● **MATERIAL**
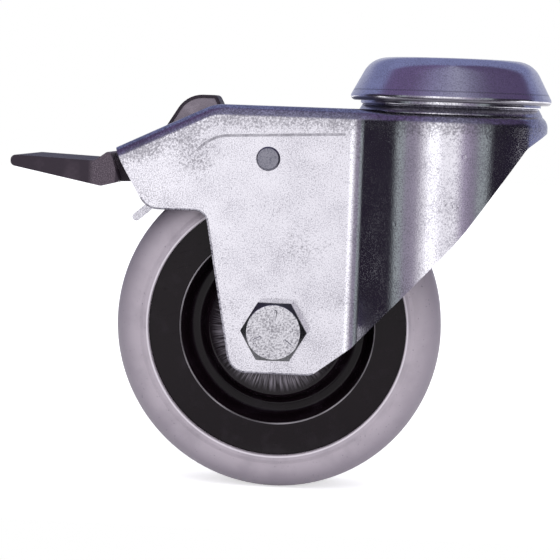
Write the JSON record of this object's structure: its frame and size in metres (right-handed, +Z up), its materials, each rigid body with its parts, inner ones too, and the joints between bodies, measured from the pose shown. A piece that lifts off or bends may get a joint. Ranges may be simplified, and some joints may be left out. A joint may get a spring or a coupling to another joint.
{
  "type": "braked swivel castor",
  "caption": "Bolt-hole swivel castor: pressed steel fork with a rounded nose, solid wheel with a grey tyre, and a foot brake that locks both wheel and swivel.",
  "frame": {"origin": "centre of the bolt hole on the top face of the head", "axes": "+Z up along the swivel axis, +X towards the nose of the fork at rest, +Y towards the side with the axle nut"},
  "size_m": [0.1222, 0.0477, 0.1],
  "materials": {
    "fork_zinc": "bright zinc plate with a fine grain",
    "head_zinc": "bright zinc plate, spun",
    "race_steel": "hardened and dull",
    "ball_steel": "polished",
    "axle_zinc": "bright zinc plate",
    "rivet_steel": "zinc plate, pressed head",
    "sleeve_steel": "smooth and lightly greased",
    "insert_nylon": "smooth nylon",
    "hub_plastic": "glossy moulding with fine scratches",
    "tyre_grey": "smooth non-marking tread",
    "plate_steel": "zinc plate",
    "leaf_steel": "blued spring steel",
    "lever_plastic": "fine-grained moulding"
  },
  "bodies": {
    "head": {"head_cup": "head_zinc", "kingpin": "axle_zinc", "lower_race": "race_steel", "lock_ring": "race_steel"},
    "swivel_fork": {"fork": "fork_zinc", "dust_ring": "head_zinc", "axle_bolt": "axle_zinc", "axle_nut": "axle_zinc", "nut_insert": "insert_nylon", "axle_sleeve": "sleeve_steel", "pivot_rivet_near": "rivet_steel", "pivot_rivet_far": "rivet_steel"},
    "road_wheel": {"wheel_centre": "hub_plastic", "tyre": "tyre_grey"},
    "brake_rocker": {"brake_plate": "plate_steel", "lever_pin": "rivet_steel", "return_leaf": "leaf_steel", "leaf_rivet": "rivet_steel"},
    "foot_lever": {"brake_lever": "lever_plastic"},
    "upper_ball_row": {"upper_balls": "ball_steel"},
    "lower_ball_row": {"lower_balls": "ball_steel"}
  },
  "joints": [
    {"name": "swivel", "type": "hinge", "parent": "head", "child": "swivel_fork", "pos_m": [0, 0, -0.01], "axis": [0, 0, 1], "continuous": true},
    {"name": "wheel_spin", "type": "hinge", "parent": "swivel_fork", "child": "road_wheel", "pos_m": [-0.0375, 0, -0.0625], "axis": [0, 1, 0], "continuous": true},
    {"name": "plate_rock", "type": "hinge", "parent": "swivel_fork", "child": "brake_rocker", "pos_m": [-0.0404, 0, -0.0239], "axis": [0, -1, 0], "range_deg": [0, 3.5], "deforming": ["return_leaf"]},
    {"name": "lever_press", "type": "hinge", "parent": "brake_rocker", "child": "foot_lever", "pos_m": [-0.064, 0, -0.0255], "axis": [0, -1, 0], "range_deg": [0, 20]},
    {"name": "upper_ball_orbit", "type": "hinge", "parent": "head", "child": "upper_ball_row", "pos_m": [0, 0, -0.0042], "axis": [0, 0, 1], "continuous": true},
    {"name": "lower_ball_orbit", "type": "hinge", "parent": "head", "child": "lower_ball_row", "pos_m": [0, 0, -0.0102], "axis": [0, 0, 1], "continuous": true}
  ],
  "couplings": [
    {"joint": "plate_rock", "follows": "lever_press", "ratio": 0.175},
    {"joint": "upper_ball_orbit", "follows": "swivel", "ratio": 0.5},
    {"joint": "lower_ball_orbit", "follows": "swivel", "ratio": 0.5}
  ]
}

● **TASK INSTRUCTIONS**
Exactly reproduce every line of the data above.

● **FULL OUTPUT**
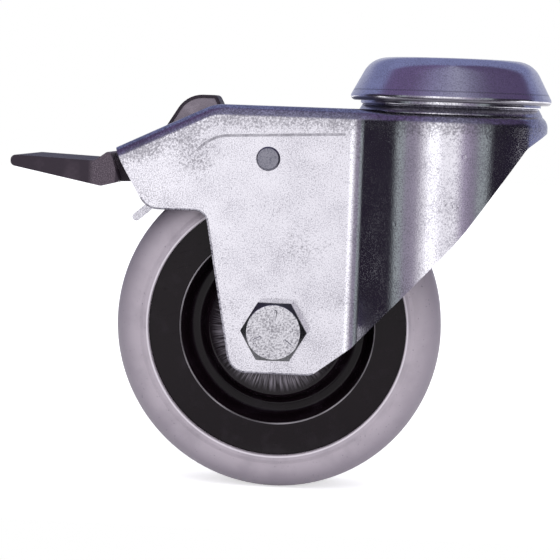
Write the JSON record of this object's structure: its frame and size in metres (right-handed, +Z up), its materials, each rigid body with its parts, inner ones too, and the joints between bodies, measured from the pose shown. A piece that lifts off or bends may get a joint. Ranges may be simplified, and some joints may be left out. A joint may get a spring or a coupling to another joint.
{
  "type": "braked swivel castor",
  "caption": "Bolt-hole swivel castor: pressed steel fork with a rounded nose, solid wheel with a grey tyre, and a foot brake that locks both wheel and swivel.",
  "frame": {"origin": "centre of the bolt hole on the top face of the head", "axes": "+Z up along the swivel axis, +X towards the nose of the fork at rest, +Y towards the side with the axle nut"},
  "size_m": [0.1222, 0.0477, 0.1],
  "materials": {
    "fork_zinc": "bright zinc plate with a fine grain",
    "head_zinc": "bright zinc plate, spun",
    "race_steel": "hardened and dull",
    "ball_steel": "polished",
    "axle_zinc": "bright zinc plate",
    "rivet_steel": "zinc plate, pressed head",
    "sleeve_steel": "smooth and lightly greased",
    "insert_nylon": "smooth nylon",
    "hub_plastic": "glossy moulding with fine scratches",
    "tyre_grey": "smooth non-marking tread",
    "plate_steel": "zinc plate",
    "leaf_steel": "blued spring steel",
    "lever_plastic": "fine-grained moulding"
  },
  "bodies": {
    "head": {"head_cup": "head_zinc", "kingpin": "axle_zinc", "lower_race": "race_steel", "lock_ring": "race_steel"},
    "swivel_fork": {"fork": "fork_zinc", "dust_ring": "head_zinc", "axle_bolt": "axle_zinc", "axle_nut": "axle_zinc", "nut_insert": "insert_nylon", "axle_sleeve": "sleeve_steel", "pivot_rivet_near": "rivet_steel", "pivot_rivet_far": "rivet_steel"},
    "road_wheel": {"wheel_centre": "hub_plastic", "tyre": "tyre_grey"},
    "brake_rocker": {"brake_plate": "plate_steel", "lever_pin": "rivet_steel", "return_leaf": "leaf_steel", "leaf_rivet": "rivet_steel"},
    "foot_lever": {"brake_lever": "lever_plastic"},
    "upper_ball_row": {"upper_balls": "ball_steel"},
    "lower_ball_row": {"lower_balls": "ball_steel"}
  },
  "joints": [
    {"name": "swivel", "type": "hinge", "parent": "head", "child": "swivel_fork", "pos_m": [0, 0, -0.01], "axis": [0, 0, 1], "continuous": true},
    {"name": "wheel_spin", "type": "hinge", "parent": "swivel_fork", "child": "road_wheel", "pos_m": [-0.0375, 0, -0.0625], "axis": [0, 1, 0], "continuous": true},
    {"name": "plate_rock", "type": "hinge", "parent": "swivel_fork", "child": "brake_rocker", "pos_m": [-0.0404, 0, -0.0239], "axis": [0, -1, 0], "range_deg": [0, 3.5], "deforming": ["return_leaf"]},
    {"name": "lever_press", "type": "hinge", "parent": "brake_rocker", "child": "foot_lever", "pos_m": [-0.064, 0, -0.0255], "axis": [0, -1, 0], "range_deg": [0, 20]},
    {"name": "upper_ball_orbit", "type": "hinge", "parent": "head", "child": "upper_ball_row", "pos_m": [0, 0, -0.0042], "axis": [0, 0, 1], "continuous": true},
    {"name": "lower_ball_orbit", "type": "hinge", "parent": "head", "child": "lower_ball_row", "pos_m": [0, 0, -0.0102], "axis": [0, 0, 1], "continuous": true}
  ],
  "couplings": [
    {"joint": "plate_rock", "follows": "lever_press", "ratio": 0.175},
    {"joint": "upper_ball_orbit", "follows": "swivel", "ratio": 0.5},
    {"joint": "lower_ball_orbit", "follows": "swivel", "ratio": 0.5}
  ]
}